**What the task asks:** Extract each line of the data below exactly as written.

>> BEGIN

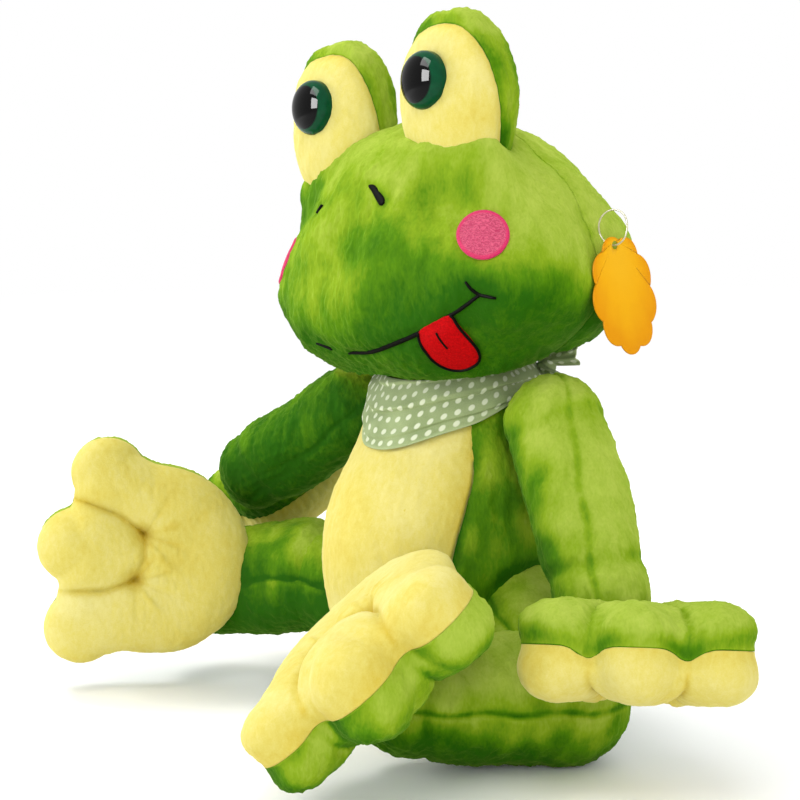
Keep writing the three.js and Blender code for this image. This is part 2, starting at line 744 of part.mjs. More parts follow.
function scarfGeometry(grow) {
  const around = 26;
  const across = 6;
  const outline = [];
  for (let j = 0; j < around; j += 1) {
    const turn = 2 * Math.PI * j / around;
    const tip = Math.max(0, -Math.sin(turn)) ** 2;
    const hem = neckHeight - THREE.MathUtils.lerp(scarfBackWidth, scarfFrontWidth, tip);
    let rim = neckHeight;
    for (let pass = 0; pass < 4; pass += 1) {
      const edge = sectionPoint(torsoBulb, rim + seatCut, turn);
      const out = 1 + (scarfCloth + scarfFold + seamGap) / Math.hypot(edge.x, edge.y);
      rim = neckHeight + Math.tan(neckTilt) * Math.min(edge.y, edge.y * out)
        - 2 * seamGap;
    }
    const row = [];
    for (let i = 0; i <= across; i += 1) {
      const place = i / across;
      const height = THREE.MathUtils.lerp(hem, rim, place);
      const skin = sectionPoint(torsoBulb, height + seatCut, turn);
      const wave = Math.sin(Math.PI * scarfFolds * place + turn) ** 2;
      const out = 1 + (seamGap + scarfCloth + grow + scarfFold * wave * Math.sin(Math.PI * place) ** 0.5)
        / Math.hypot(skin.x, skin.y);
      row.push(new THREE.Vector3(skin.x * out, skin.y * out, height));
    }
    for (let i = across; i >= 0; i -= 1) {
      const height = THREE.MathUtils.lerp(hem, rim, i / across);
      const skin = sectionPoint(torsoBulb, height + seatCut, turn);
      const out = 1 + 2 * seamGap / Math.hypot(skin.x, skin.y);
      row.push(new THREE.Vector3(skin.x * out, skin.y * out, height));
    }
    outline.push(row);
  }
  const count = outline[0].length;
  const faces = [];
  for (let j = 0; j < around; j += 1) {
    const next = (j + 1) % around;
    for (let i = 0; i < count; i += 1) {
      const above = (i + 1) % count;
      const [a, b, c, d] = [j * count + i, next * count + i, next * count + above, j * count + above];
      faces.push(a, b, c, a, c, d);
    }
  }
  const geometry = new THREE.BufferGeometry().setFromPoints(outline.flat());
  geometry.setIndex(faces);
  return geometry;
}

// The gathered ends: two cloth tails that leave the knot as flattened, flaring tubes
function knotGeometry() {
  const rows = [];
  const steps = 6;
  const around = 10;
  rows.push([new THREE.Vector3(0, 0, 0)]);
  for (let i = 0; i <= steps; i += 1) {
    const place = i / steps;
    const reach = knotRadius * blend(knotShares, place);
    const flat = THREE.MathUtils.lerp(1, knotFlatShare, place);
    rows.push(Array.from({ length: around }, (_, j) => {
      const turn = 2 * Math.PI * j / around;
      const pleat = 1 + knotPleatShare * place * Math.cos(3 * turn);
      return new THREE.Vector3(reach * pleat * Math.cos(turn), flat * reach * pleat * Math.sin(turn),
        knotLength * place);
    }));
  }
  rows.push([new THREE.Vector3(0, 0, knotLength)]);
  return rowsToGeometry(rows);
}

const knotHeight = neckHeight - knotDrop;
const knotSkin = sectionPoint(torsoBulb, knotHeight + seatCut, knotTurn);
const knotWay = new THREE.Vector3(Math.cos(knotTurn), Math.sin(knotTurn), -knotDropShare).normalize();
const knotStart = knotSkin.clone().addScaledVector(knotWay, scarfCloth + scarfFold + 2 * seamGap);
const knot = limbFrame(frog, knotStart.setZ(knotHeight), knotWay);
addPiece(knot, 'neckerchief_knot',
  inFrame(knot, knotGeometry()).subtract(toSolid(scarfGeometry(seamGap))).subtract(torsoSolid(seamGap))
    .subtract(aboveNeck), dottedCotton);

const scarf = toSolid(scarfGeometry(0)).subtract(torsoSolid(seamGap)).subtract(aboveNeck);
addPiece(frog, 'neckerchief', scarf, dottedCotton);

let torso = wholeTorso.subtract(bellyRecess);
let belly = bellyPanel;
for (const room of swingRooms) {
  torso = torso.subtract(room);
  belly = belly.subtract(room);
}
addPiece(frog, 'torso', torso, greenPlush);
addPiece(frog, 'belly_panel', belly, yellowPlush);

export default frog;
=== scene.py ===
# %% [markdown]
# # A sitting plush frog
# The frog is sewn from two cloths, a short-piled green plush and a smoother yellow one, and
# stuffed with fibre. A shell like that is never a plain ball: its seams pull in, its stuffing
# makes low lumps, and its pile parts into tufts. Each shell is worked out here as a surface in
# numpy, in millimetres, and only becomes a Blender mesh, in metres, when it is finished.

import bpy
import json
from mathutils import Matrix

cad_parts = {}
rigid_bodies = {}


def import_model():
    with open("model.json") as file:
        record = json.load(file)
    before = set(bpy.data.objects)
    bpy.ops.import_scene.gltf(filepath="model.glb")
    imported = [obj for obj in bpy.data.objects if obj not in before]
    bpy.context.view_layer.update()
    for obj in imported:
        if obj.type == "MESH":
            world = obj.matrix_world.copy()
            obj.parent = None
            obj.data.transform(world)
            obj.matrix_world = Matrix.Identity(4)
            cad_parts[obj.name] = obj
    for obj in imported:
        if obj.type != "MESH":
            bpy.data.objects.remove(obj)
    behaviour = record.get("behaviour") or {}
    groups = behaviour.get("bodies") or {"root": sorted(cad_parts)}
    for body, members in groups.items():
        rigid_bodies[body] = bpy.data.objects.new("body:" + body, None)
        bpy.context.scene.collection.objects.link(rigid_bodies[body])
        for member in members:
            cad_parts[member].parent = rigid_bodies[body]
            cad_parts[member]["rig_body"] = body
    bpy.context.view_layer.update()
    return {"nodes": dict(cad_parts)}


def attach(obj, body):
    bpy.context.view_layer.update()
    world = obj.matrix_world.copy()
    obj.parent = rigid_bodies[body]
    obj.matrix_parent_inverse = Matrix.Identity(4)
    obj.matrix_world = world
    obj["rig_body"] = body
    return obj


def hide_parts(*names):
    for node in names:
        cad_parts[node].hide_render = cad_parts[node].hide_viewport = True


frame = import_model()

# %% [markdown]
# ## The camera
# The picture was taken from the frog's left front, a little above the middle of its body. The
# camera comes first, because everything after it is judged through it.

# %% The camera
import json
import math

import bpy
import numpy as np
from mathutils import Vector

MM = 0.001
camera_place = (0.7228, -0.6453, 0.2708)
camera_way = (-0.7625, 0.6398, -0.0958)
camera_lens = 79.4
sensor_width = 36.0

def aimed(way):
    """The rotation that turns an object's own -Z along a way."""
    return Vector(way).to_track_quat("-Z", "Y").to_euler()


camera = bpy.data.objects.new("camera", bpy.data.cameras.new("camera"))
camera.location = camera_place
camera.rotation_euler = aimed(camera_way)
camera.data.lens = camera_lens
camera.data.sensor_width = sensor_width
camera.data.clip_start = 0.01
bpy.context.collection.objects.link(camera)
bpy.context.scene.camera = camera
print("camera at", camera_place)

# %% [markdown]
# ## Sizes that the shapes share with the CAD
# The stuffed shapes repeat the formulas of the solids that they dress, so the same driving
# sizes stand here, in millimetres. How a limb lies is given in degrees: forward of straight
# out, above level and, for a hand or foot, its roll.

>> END

**Exercise answer:**
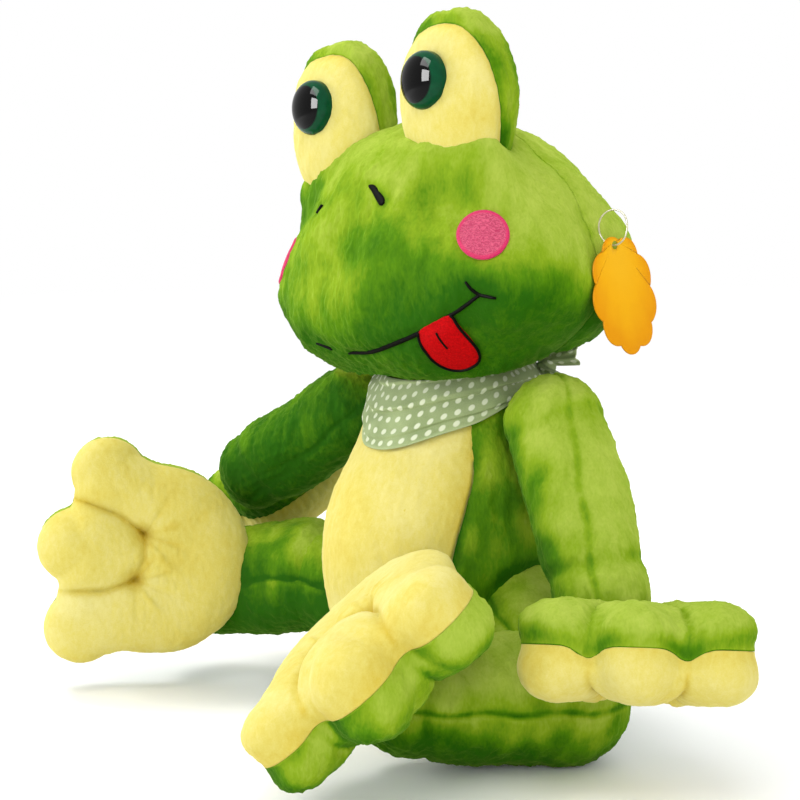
Keep writing the three.js and Blender code for this image. This is part 2, starting at line 744 of part.mjs. More parts follow.
function scarfGeometry(grow) {
  const around = 26;
  const across = 6;
  const outline = [];
  for (let j = 0; j < around; j += 1) {
    const turn = 2 * Math.PI * j / around;
    const tip = Math.max(0, -Math.sin(turn)) ** 2;
    const hem = neckHeight - THREE.MathUtils.lerp(scarfBackWidth, scarfFrontWidth, tip);
    let rim = neckHeight;
    for (let pass = 0; pass < 4; pass += 1) {
      const edge = sectionPoint(torsoBulb, rim + seatCut, turn);
      const out = 1 + (scarfCloth + scarfFold + seamGap) / Math.hypot(edge.x, edge.y);
      rim = neckHeight + Math.tan(neckTilt) * Math.min(edge.y, edge.y * out)
        - 2 * seamGap;
    }
    const row = [];
    for (let i = 0; i <= across; i += 1) {
      const place = i / across;
      const height = THREE.MathUtils.lerp(hem, rim, place);
      const skin = sectionPoint(torsoBulb, height + seatCut, turn);
      const wave = Math.sin(Math.PI * scarfFolds * place + turn) ** 2;
      const out = 1 + (seamGap + scarfCloth + grow + scarfFold * wave * Math.sin(Math.PI * place) ** 0.5)
        / Math.hypot(skin.x, skin.y);
      row.push(new THREE.Vector3(skin.x * out, skin.y * out, height));
    }
    for (let i = across; i >= 0; i -= 1) {
      const height = THREE.MathUtils.lerp(hem, rim, i / across);
      const skin = sectionPoint(torsoBulb, height + seatCut, turn);
      const out = 1 + 2 * seamGap / Math.hypot(skin.x, skin.y);
      row.push(new THREE.Vector3(skin.x * out, skin.y * out, height));
    }
    outline.push(row);
  }
  const count = outline[0].length;
  const faces = [];
  for (let j = 0; j < around; j += 1) {
    const next = (j + 1) % around;
    for (let i = 0; i < count; i += 1) {
      const above = (i + 1) % count;
      const [a, b, c, d] = [j * count + i, next * count + i, next * count + above, j * count + above];
      faces.push(a, b, c, a, c, d);
    }
  }
  const geometry = new THREE.BufferGeometry().setFromPoints(outline.flat());
  geometry.setIndex(faces);
  return geometry;
}

// The gathered ends: two cloth tails that leave the knot as flattened, flaring tubes
function knotGeometry() {
  const rows = [];
  const steps = 6;
  const around = 10;
  rows.push([new THREE.Vector3(0, 0, 0)]);
  for (let i = 0; i <= steps; i += 1) {
    const place = i / steps;
    const reach = knotRadius * blend(knotShares, place);
    const flat = THREE.MathUtils.lerp(1, knotFlatShare, place);
    rows.push(Array.from({ length: around }, (_, j) => {
      const turn = 2 * Math.PI * j / around;
      const pleat = 1 + knotPleatShare * place * Math.cos(3 * turn);
      return new THREE.Vector3(reach * pleat * Math.cos(turn), flat * reach * pleat * Math.sin(turn),
        knotLength * place);
    }));
  }
  rows.push([new THREE.Vector3(0, 0, knotLength)]);
  return rowsToGeometry(rows);
}

const knotHeight = neckHeight - knotDrop;
const knotSkin = sectionPoint(torsoBulb, knotHeight + seatCut, knotTurn);
const knotWay = new THREE.Vector3(Math.cos(knotTurn), Math.sin(knotTurn), -knotDropShare).normalize();
const knotStart = knotSkin.clone().addScaledVector(knotWay, scarfCloth + scarfFold + 2 * seamGap);
const knot = limbFrame(frog, knotStart.setZ(knotHeight), knotWay);
addPiece(knot, 'neckerchief_knot',
  inFrame(knot, knotGeometry()).subtract(toSolid(scarfGeometry(seamGap))).subtract(torsoSolid(seamGap))
    .subtract(aboveNeck), dottedCotton);

const scarf = toSolid(scarfGeometry(0)).subtract(torsoSolid(seamGap)).subtract(aboveNeck);
addPiece(frog, 'neckerchief', scarf, dottedCotton);

let torso = wholeTorso.subtract(bellyRecess);
let belly = bellyPanel;
for (const room of swingRooms) {
  torso = torso.subtract(room);
  belly = belly.subtract(room);
}
addPiece(frog, 'torso', torso, greenPlush);
addPiece(frog, 'belly_panel', belly, yellowPlush);

export default frog;
=== scene.py ===
# %% [markdown]
# # A sitting plush frog
# The frog is sewn from two cloths, a short-piled green plush and a smoother yellow one, and
# stuffed with fibre. A shell like that is never a plain ball: its seams pull in, its stuffing
# makes low lumps, and its pile parts into tufts. Each shell is worked out here as a surface in
# numpy, in millimetres, and only becomes a Blender mesh, in metres, when it is finished.

import bpy
import json
from mathutils import Matrix

cad_parts = {}
rigid_bodies = {}


def import_model():
    with open("model.json") as file:
        record = json.load(file)
    before = set(bpy.data.objects)
    bpy.ops.import_scene.gltf(filepath="model.glb")
    imported = [obj for obj in bpy.data.objects if obj not in before]
    bpy.context.view_layer.update()
    for obj in imported:
        if obj.type == "MESH":
            world = obj.matrix_world.copy()
            obj.parent = None
            obj.data.transform(world)
            obj.matrix_world = Matrix.Identity(4)
            cad_parts[obj.name] = obj
    for obj in imported:
        if obj.type != "MESH":
            bpy.data.objects.remove(obj)
    behaviour = record.get("behaviour") or {}
    groups = behaviour.get("bodies") or {"root": sorted(cad_parts)}
    for body, members in groups.items():
        rigid_bodies[body] = bpy.data.objects.new("body:" + body, None)
        bpy.context.scene.collection.objects.link(rigid_bodies[body])
        for member in members:
            cad_parts[member].parent = rigid_bodies[body]
            cad_parts[member]["rig_body"] = body
    bpy.context.view_layer.update()
    return {"nodes": dict(cad_parts)}


def attach(obj, body):
    bpy.context.view_layer.update()
    world = obj.matrix_world.copy()
    obj.parent = rigid_bodies[body]
    obj.matrix_parent_inverse = Matrix.Identity(4)
    obj.matrix_world = world
    obj["rig_body"] = body
    return obj


def hide_parts(*names):
    for node in names:
        cad_parts[node].hide_render = cad_parts[node].hide_viewport = True


frame = import_model()

# %% [markdown]
# ## The camera
# The picture was taken from the frog's left front, a little above the middle of its body. The
# camera comes first, because everything after it is judged through it.

# %% The camera
import json
import math

import bpy
import numpy as np
from mathutils import Vector

MM = 0.001
camera_place = (0.7228, -0.6453, 0.2708)
camera_way = (-0.7625, 0.6398, -0.0958)
camera_lens = 79.4
sensor_width = 36.0

def aimed(way):
    """The rotation that turns an object's own -Z along a way."""
    return Vector(way).to_track_quat("-Z", "Y").to_euler()


camera = bpy.data.objects.new("camera", bpy.data.cameras.new("camera"))
camera.location = camera_place
camera.rotation_euler = aimed(camera_way)
camera.data.lens = camera_lens
camera.data.sensor_width = sensor_width
camera.data.clip_start = 0.01
bpy.context.collection.objects.link(camera)
bpy.context.scene.camera = camera
print("camera at", camera_place)

# %% [markdown]
# ## Sizes that the shapes share with the CAD
# The stuffed shapes repeat the formulas of the solids that they dress, so the same driving
# sizes stand here, in millimetres. How a limb lies is given in degrees: forward of straight
# out, above level and, for a hand or foot, its roll.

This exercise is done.